- [REQUIREMENTS] Print, exactly as given, each line of the data from the line containing "Turn this picture" up to and including its last line.

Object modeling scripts

++++++++

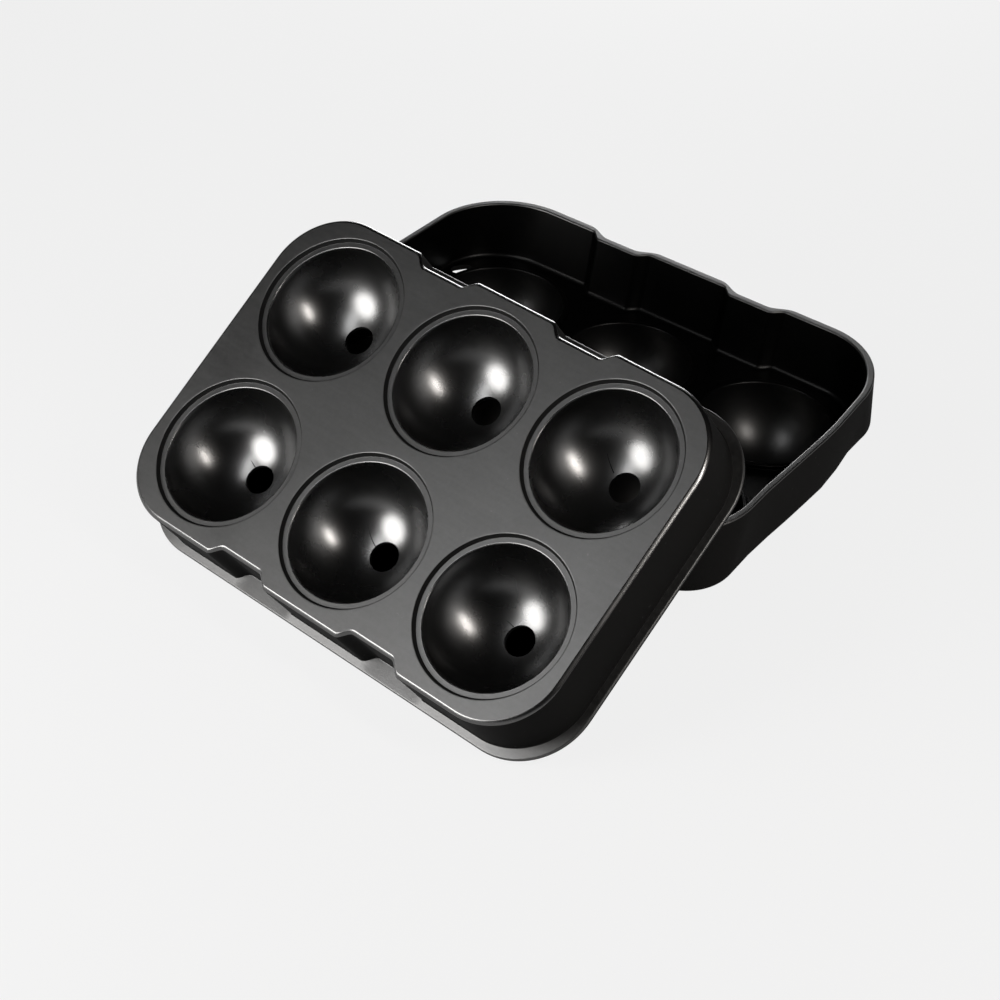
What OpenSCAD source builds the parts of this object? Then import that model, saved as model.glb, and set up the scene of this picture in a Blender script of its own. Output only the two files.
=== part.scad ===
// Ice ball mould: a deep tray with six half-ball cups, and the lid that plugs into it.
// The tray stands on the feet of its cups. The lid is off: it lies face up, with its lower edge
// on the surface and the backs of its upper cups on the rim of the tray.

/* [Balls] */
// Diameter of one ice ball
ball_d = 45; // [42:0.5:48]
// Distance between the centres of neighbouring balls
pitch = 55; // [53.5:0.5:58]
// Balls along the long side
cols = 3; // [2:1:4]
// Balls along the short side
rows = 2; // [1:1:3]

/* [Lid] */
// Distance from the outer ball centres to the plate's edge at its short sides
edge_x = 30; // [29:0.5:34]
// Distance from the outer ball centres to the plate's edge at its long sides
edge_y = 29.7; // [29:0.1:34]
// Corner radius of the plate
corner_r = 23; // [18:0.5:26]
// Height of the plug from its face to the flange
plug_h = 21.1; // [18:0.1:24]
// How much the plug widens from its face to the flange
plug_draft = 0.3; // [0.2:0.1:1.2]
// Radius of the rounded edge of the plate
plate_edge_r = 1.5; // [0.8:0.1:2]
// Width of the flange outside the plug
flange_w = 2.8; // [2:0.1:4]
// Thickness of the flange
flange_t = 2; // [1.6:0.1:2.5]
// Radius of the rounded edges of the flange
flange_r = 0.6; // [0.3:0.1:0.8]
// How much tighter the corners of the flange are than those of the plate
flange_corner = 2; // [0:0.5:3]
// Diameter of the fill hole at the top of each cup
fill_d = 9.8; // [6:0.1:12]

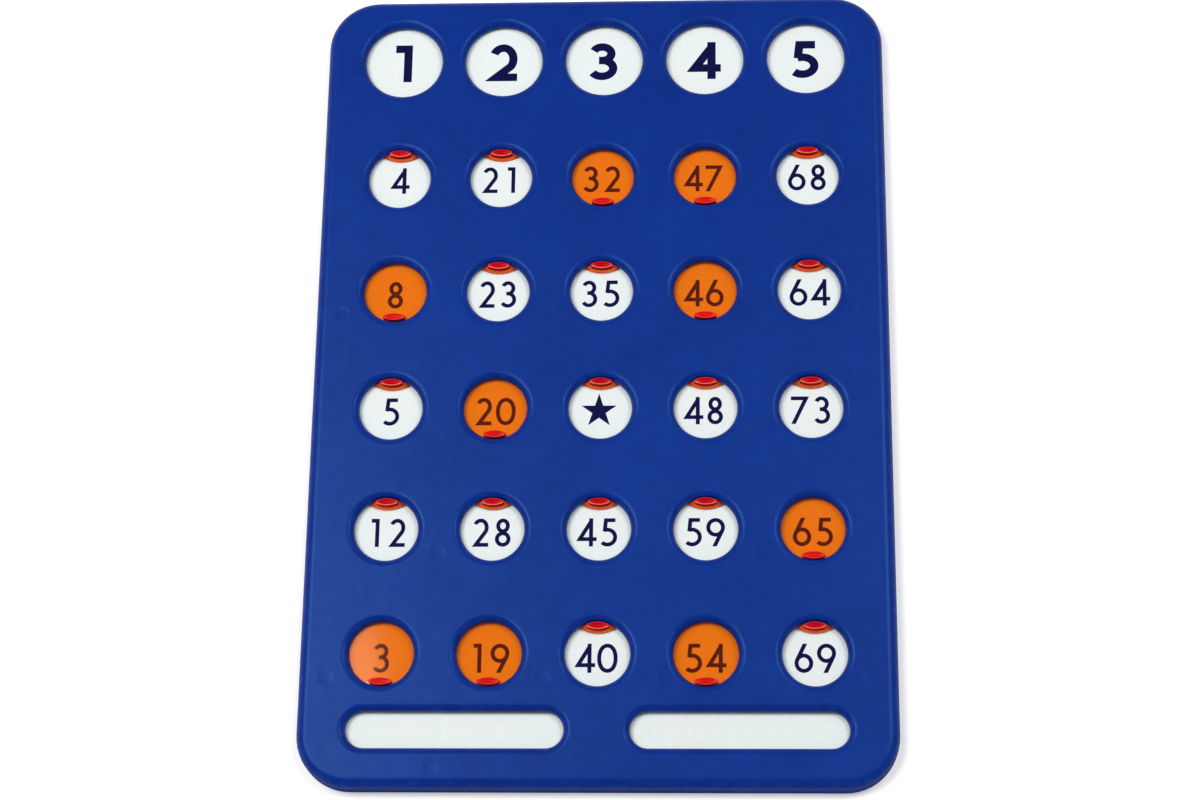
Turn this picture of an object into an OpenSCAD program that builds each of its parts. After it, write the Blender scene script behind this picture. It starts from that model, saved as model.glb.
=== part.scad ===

++++++++

- [EXERCISE RESULT]
Turn this picture of an object into an OpenSCAD program that builds each of its parts. After it, write the Blender scene script behind this picture. It starts from that model, saved as model.glb.
=== part.scad ===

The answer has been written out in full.